对输入图像按比例压缩、居中填充

news2026/2/12 9:01:59

摘要： 图像在输入神经网络之前，通常需要进行尺寸压缩，如yolov5的输入为640x640，分类网络Resnet-50的输入为224x224。通常地，分类网络直接将输入进行resize处理，而对于目标检测网络，为了防止目标变形，通常采用padding的方法。

padding方法：把输入图像按比例压缩，然后对边界进行填充，效果如下图所示：
原图：
在这里插入图片描述

padding处理后：
在这里插入图片描述
要实现以上效果，可以使用yolov5的letterbox()函数：

    def letterbox(self, im, new_shape=(384, 640), color=(114, 114, 114), auto=True, scaleFill=False, scaleup=True, stride=32):
        # Resize and pad image while meeting stride-multiple constraints
        shape = im.shape[:2]  # current shape [height, width]
        if isinstance(new_shape, int):
            new_shape = (new_shape, new_shape)

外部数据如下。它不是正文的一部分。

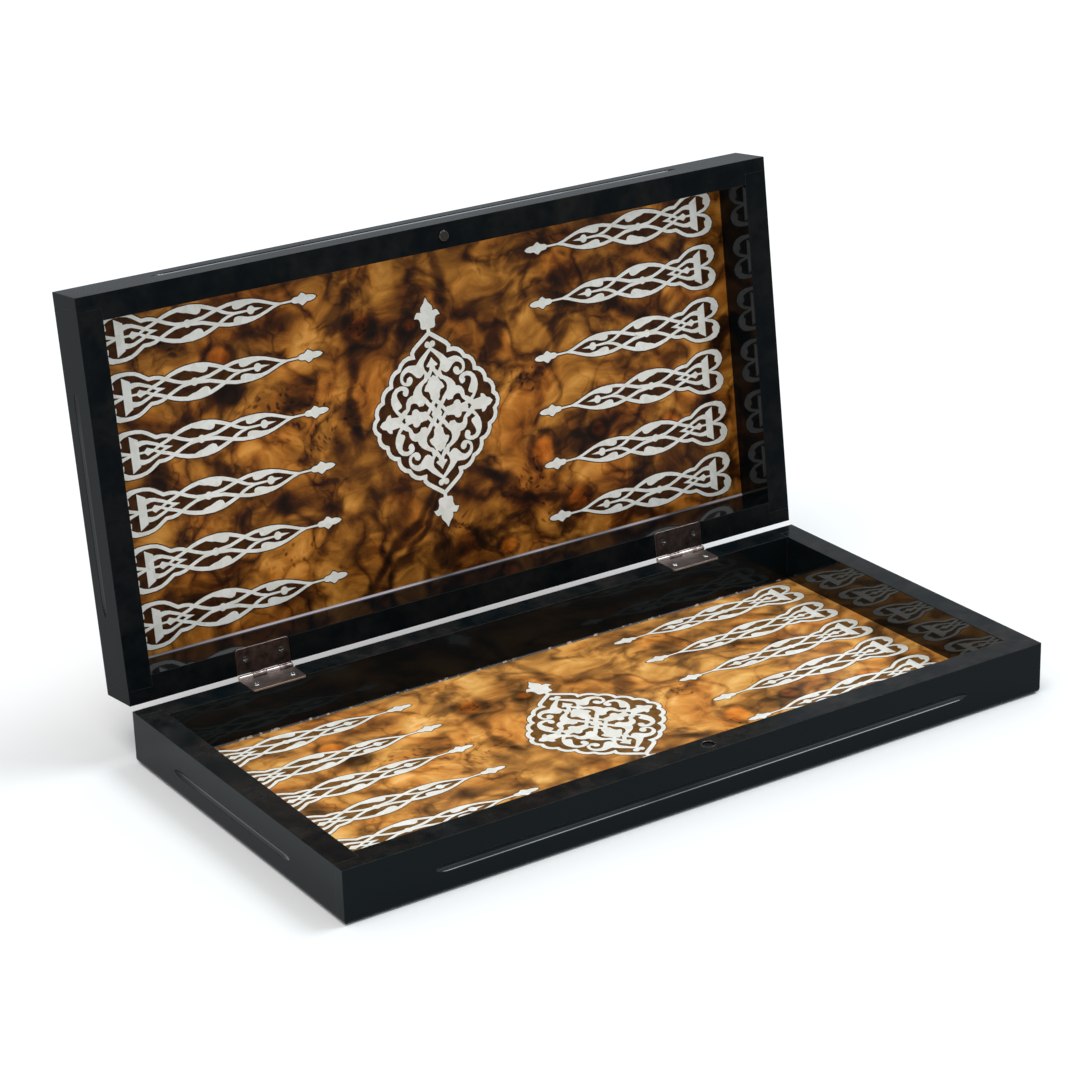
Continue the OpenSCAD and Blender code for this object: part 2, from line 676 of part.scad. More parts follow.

        # Scale ratio (new / old)
        r = min(new_shape[0] / shape[0], new_shape[1] / shape[1])
        if not scaleup:  # only scale down, do not scale up (for better val mAP)
            r = min(r, 1.0)

        # Compute padding
        ratio = r, r  # width, height ratios
        new_unpad = int(round(shape[1] * r)), int(round(shape[0] * r))
        dw, dh = new_shape[1] - new_unpad[0], new_shape[0] - new_unpad[1]  # wh padding
        if auto:  # minimum rectangle
            dw, dh = np.mod(dw, stride), np.mod(dh, stride)  # wh padding
        elif scaleFill:  # stretch
            dw, dh = 0.0, 0.0
            new_unpad = (new_shape[1], new_shape[0])
            ratio = new_shape[1] / shape[1], new_shape[0] / shape[0]  # width, height ratios

        dw /= 2  # divide padding into 2 sides
        dh /= 2

        if shape[::-1] != new_unpad:  # resize
            im = cv2.resize(im, new_unpad, interpolation=cv2.INTER_LINEAR)
        top, bottom = int(round(dh - 0.1)), int(round(dh + 0.1))
        left, right = int(round(dw - 0.1)), int(round(dw + 0.1))
        im = cv2.copyMakeBorder(im, top, bottom, left, right, cv2.BORDER_CONSTANT, value=color)  # add border
        return im, ratio, (dw, dh)

但由于letterbox函数太过难理解了，于是就自己写了一个，分别使用PIL和opencv实现了。

使用opencv实现padding的方法：

def padding_opencv(image, target_size):
	# image: 输入图像（HWC）
	# target_size: (h, w)，格式化输出尺寸
    ih, iw = image.shape[0:2]
    h, w = target_size
    scale = min(float(w) / float(iw), float(h) / float(ih))  # 转换的最小比例

    # 保证长或宽，至少一个符合目标图像的尺寸
    nw = int(iw * scale)
    nh = int(ih * scale)

    image = cv2.resize(image, (nw, nh), cv2.INTER_LINEAR)

    dh = (h - nh) / 2
    dw = (w - nw) / 2

    top, bottom = int(round(dh - 0.1)), int(round(dh + 0.1))
    left, right = int(round(dw - 0.1)), int(round(dw + 0.1))
    return cv2.copyMakeBorder(image, top, bottom, left, right, cv2.BORDER_CONSTANT, value=(128, 128, 128))

使用PIL显示padding方法：

def padding_pil(image, target_size):
    iw, ih = image.size  # 原始图像的尺寸
    w, h = target_size  # 目标图像的尺寸
    scale = min(float(w) / float(iw), float(h) / float(ih))  # 转换的最小比例

    # 保证长或宽，至少一个符合目标图像的尺寸
    nw = int(iw * scale)
    nh = int(ih * scale)

    image = image.resize((nw, nh), Image.BICUBIC)  # 采用双三次插值算法缩小图像
    new_image = Image.new('RGB', target_size, (128, 128, 128))  # 生成灰色图像
    # // 为整数除法，计算图像的位置
    new_image.paste(image, ((w - nw) // 2, (h - nh) // 2))  # 将图像填充为中间图像，两侧为灰色的样式

    return new_image